You and I are here today because of the love of Jesus Christ. We are here because we love our Saviour, and we know definitely that He loves us. That is what brings us all together here. That is what enables us human beings to manage to live through all the difficulties of life that we face. We all face difficulties and pain in our lives. It is the love of our Saviour that enables you and me to live through it all (and not merely to endure). It is this love which enables us to live with joy and with hope. It is not that we simply stand there “gritting our teeth”. With hope, with love, with joy we pass through the pain, the difficulties, the sorrows, the rejections, the misunderstandings. We pass through it all praying for those who do not understand us and who sometimes reject us. We keep our hearts and our minds on the Saviour, Himself, who is the only reason for any of us to live on. Keeping our eyes and our hearts on Him we continue ; we persevere ; we pass through it all. The Lord renews our joy, our hope, and our strength.

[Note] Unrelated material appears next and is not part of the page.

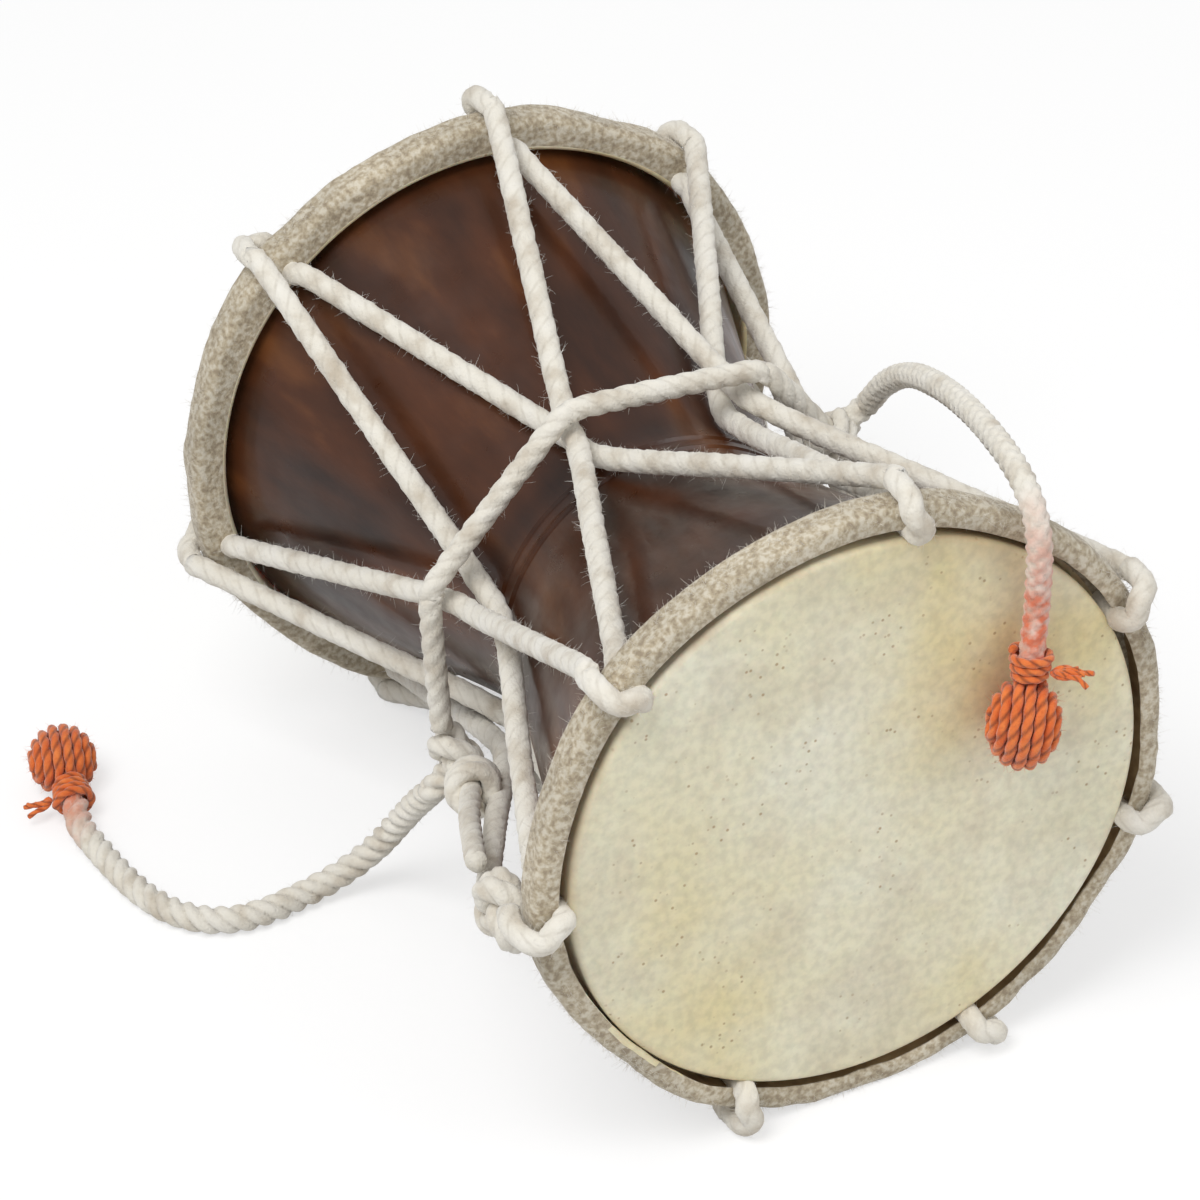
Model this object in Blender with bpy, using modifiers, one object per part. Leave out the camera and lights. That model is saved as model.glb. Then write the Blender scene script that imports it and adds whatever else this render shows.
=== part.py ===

Why we are remembering all those names is that they are not just names, but people with long and difficult lives, people also like Saint Nahum. Let us not forget that each one of us is not just some sort of statistic or disembodied name. We are all lovers of Jesus Christ who are suffering together, persevering together. It is important that we, with our love, pray for each other. It is necessary that we support each other, encourage each other, and always live in forgiveness with each other. In doing this we will fulfil the work of Christ which is beginning in this Incarnation about which we are hearing, and which we are celebrating now. In doing this we will glorify our Saviour who loves us, together with the unoriginate Father, and the all-holy, good, and life-giving Spirit, now, and ever, and unto the ages of ages.